Hierher führte den Sohn Anchises mit der Sibylle
Bei dem Gespräch und entließ ihn jetzt durch die zweite der Pforten.
Rasch nimmt jener den Weg zu den Schiffen zurück und den Freunden.
(Aen VI, 893-899) 4
Bemerkenswerterweise verlässt Aeneas die Unterwelt durch das trügerische Tor.
Saul und die Totenbeschwörerin von En-Dor
In 1 Sam 28 sucht der verzweifelte König Saul eine Totenbeschwörerin auf, die ihm seinen verstorbenen Mentor und Ratgeber, den Propheten Samuel aus dem Totenreich heraufbeschwört. Am Anfang des Kapitels heißt es:
Und Saul fragte beim HERRN an, und der HERR antwortete ihm nicht; weder durch Träume noch durch Losorakel noch durch Propheten.
(1 Sam 28,6 MÜ) 5
Im Rahmen dieser Erzählung wird allerdings auch gesagt, dass Saul diese Art der Mantik im Land zuvor ausdrücklich verboten hatte. So erscheint sein Versuch im biblischen Kontext als höchst problematisch.
Zusammenfassung
Was ist allen drei Texten gemeinsam? Das erkennbare Bemühen, mit dem Wissen von Verstorbenen in Verbindung zu kommen, um die eigene Lebenssituation besser zu meistern. Oder: einen Wissens- und Erfahrungsspeicher anzuzapfen, der einem weiterhilft. Was bei Homer unheimlich und gefährlich, bei Vergil abenteuerlich und trügerisch ist, wird in 1 Samuel zur Verzweiflungstat des unglücklichen Königs kurz vor seinem tragischen Ende.
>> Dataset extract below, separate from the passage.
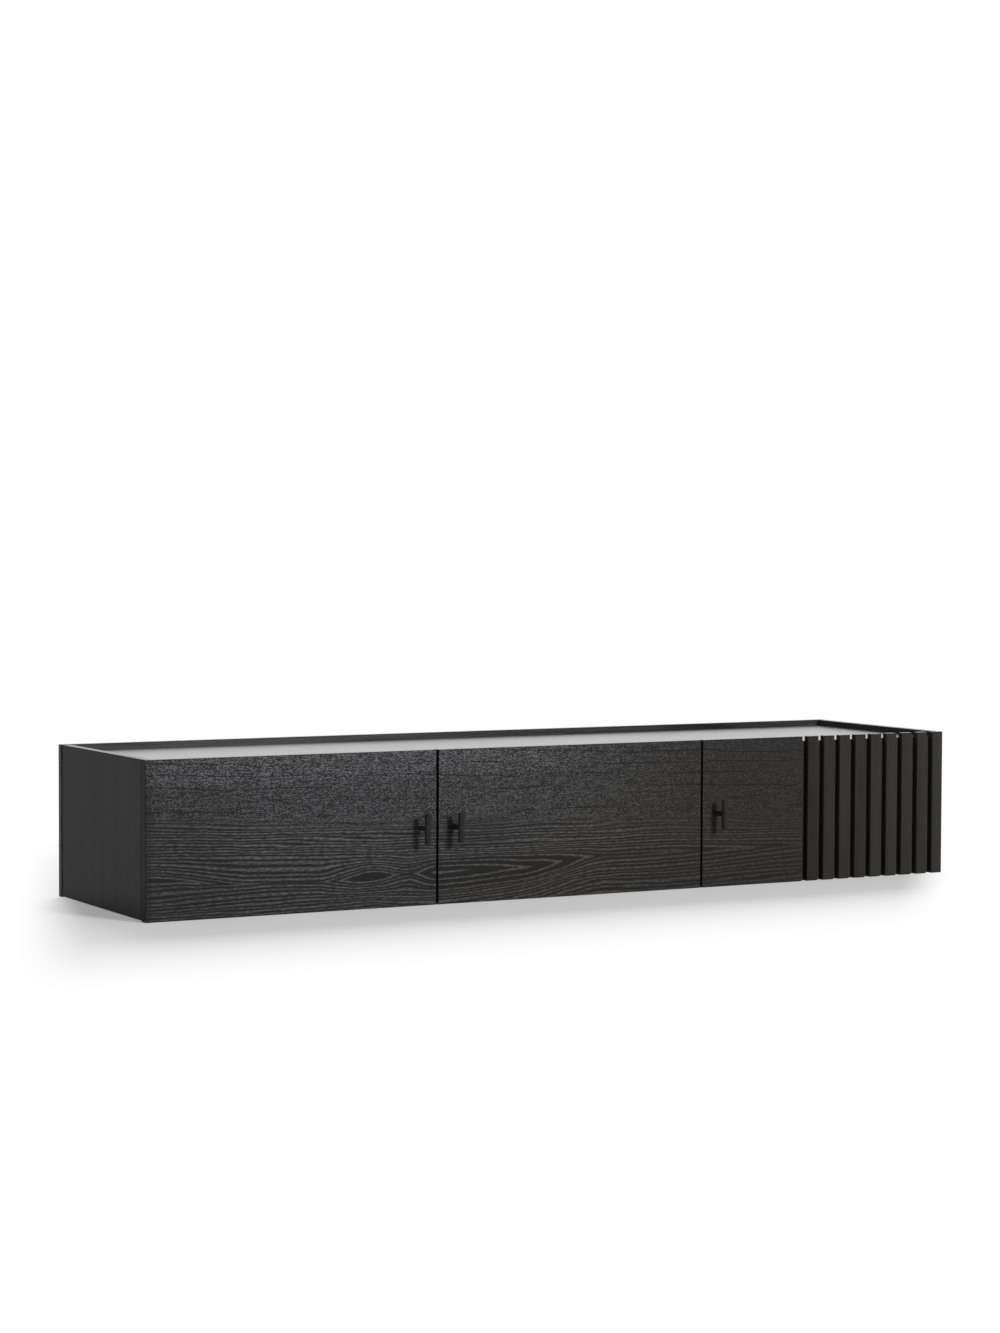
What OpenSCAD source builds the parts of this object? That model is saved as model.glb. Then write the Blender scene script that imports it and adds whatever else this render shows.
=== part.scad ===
// Wall-hung sideboard with three hinged doors, the right one partly slatted.
// Millimetres. X runs left to right, -Y is the door side, +Z is up.
// The origin is the centre of the back board's wall face.

/* [Overall] */
// Width across the doors
total_w = 1800; // [1400:10:2200]
// Depth from the wall to the door faces
total_d = 450; // [380:5:550]
// Height of the doors and of the back board
total_h = 298; // [260:2:400]
// How far the doors and the back board hang below the carcass
door_hang = 2; // [0:0.5:5]
// Height of the rim that stands round the top surface
rim_h = 12; // [8:1:25]

/* [Panels] */
// Thickness of each side panel
side_t = 18; // [16:1:22]
// Thickness of the top panel
top_t = 18; // [16:1:25]
// Thickness of the bottom panel
bottom_t = 18; // [16:1:25]
// Thickness of each partition
partition_t = 18; // [16:1:22]
// Thickness of the back board on the wall
back_board_t = 15; // [12:1:20]
// Width of the shadow gap, filled behind by the back liner
shadow_gap = 8; // [6:1:12]
// How far the back liner is set in from the outline
shadow_depth = 10; // [6:1:14]
// Chamfer along the panel edges
arris = 0.8; // [0.4:0.1:1.5]

/* [Doors] */
// Thickness of each door
door_t = 20; // [19:0.5:24]
// Gap between two neighbouring doors
door_gap = 4; // [3.5:0.5:6]
// Thickness of a door bumper, which is the gap behind the doors
bumper_t = 1.5; // [1:0.1:3]
// Radius of a door bumper
bumper_r = 4; // [3:0.5:6]
// Distance of a bumper from the door's free edge
bumper_inset = 20; // [14:1:28]

/* [Slatted door] */
// Width of one slat
slat_w = 26; // [25:0.5:28]
// Gap between two slats
slat_gap = 13.5; // [10:0.5:18]
// Thickness of the backing that carries slats and panel
backing_t = 6; // [5:0.5:9]
// How far the backing ends below the tops of the slats
backing_drop = 10; // [4:1:14]
// Distance of the backing screws from the backing's top and bottom
backing_screw_inset = 20; // [12:1:30]

/* [Handles] */
// Radius of the round handle bar
handle_r = 6; // [4:0.5:10]
// Length of the handle bar
handle_len = 58; // [40:1:120]
// Distance from the door face to the bar's axis
handle_off = 30; // [22:1:45]
// Distance of the bar from the door's free edge
handle_inset = 34; // [32:1:60]
// Radius of the post
post_r = 5; // [3.5:0.5:5.5]
// Depth of the post's seat in the bar, measured from the bar's axis
post_seat = 1; // [0:0.5:3]
// Chamfer at both ends of the bar
bar_chamfer = 0.8; // [0.3:0.1:1.5]
// Radius of the handle screw
handle_screw_r = 2; // [1.5:0.25:2.5]
// Depth of the handle screw in the post
handle_screw_grip = 12; // [6:1:16]
// Radius of the handle screw's head
handle_screw_head_r = 4; // [3:0.5:5]
// Thickness of the handle screw's head
handle_screw_head_t = 2.2; // [1.5:0.1:3]

/* [Hinges] */
// Distance of a hinge from the door's top or bottom edge
hinge_inset = 68; // [60:1:100]
// Distance of the housing from the door's edge
housing_edge = 4; // [3.5:0.5:5]
// Width of the hinge housing
housing_w = 20.5; // [20:0.5:21.5]
// Depth of the hinge housing in the door
housing_depth = 12.5; // [12:0.5:14]
// Height of the hinge housing
housing_h = 32; // [28:1:40]
// Wall of the hinge housing
housing_wall = 1; // [0.8:0.1:1.2]
// Thickness of the housing's flange, let into the door
flange_t = 2; // [1.5:0.1:3]
// Height of the housing's flange
flange_h = 54; // [50:1:70]
// Distance of the housing screws from the flange's ends
flange_screw_inset = 5.5; // [5:0.5:8]
// Door pin, measured from the door's edge
door_pin_u = 9; // [8.5:0.1:10]
// Door pin, measured forwards from the door's back face
door_pin_in = 3.5; // [3:0.1:4]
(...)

Könnte es nicht sein, dass an die Stelle des mantischen, gefahrvollen Zugangs zur »Unterwelt« in unserer Zivilisation Texte getreten sind? Auch sie mögen ihre Gefahren haben, aber ich sehe hier eine strukturelle Ähnlichkeit: die Ermöglichung eines Generationen-übergreifenden Wissenstransfers.